I reproduce below a posting by Timothy Chow to the Foundations of Mathematics list where this motivation is shown lacking.

[FOM] Amusing observation about independence of complexity results
Thursday, May 22, 2008 8:33 PM
Timothy Y. Chow

Here is an amusing observation regarding the idea that the existence of contradictory relativizations of assertions such as {\sf P} = {\sf NP} is evidence that said assertions are independent of some strong theory.  I doubt this observation is new, but I haven’t seen it explicitly before.

We can write down (thanks to Levin, I think) an explicit machine M with the property that, if {\sf P} = {\sf NP}, then M solves {\sf SAT} in polynomial time. (Essentially M multitasks over all polytime algorithms until it jackpots.)

Suppose now that a statement such as

\varphi:=M correctly solves {\sf SAT} in at most n^{100} + 100 steps on length-n inputs”

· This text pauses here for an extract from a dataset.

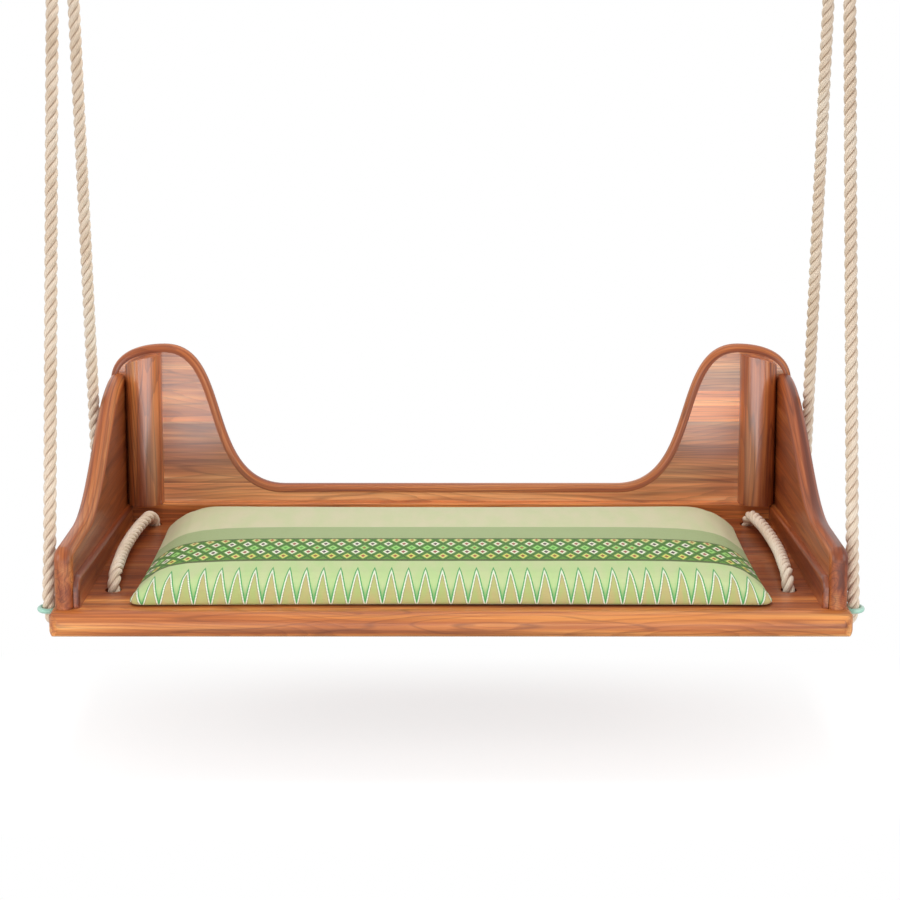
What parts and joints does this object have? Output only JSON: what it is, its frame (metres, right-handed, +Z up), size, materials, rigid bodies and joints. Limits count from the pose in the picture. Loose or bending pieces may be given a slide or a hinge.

is independent of {\sf PA} (for example).  The statement \varphi is stronger than the statement that {\sf P} = {\sf NP}, but we might imagine that if {\sf P} = {\sf NP} is independent of {\sf PA} then something like \varphi will also be independent of {\sf PA}.

Now \varphi is \Pi^0_1, so if it is independent of {\sf PA} then it is true, and therefore {\sf P} = {\sf NP}.  It follows that {\sf NP}\ne{\sf EXP}, by the time hierarchy theorem for example.

This line of reasoning can itself be formalized, and this shows that in some system call it {\sf S}! that is slightly stronger than {\sf PA}, we can prove “if \varphi is independent of {\sf PA}, then {\sf NP}\ne{\sf EXP}.” This in turn means that if we can prove “\varphi is independent of {\sf PA}” in {\sf S}, then we certainly can’t prove “{\sf NP} = {\sf EXP} is independent of {\sf S}.”

Informally speaking, the upshot is that since we know that {\sf P}\ne{\sf EXP}, it is probably too much to expect that both{\sf P} = {\sf NP}” and “{\sf NP} = {\sf EXP}” are provably independent of strong systems.  On the other hand, both “{\sf P} = {\sf NP}” and “{\sf NP} = {\sf EXP}” admit contradictory relativizations.  So it seems we should be wary of drawing too tight a connection between contradictory relativizations and logical independence.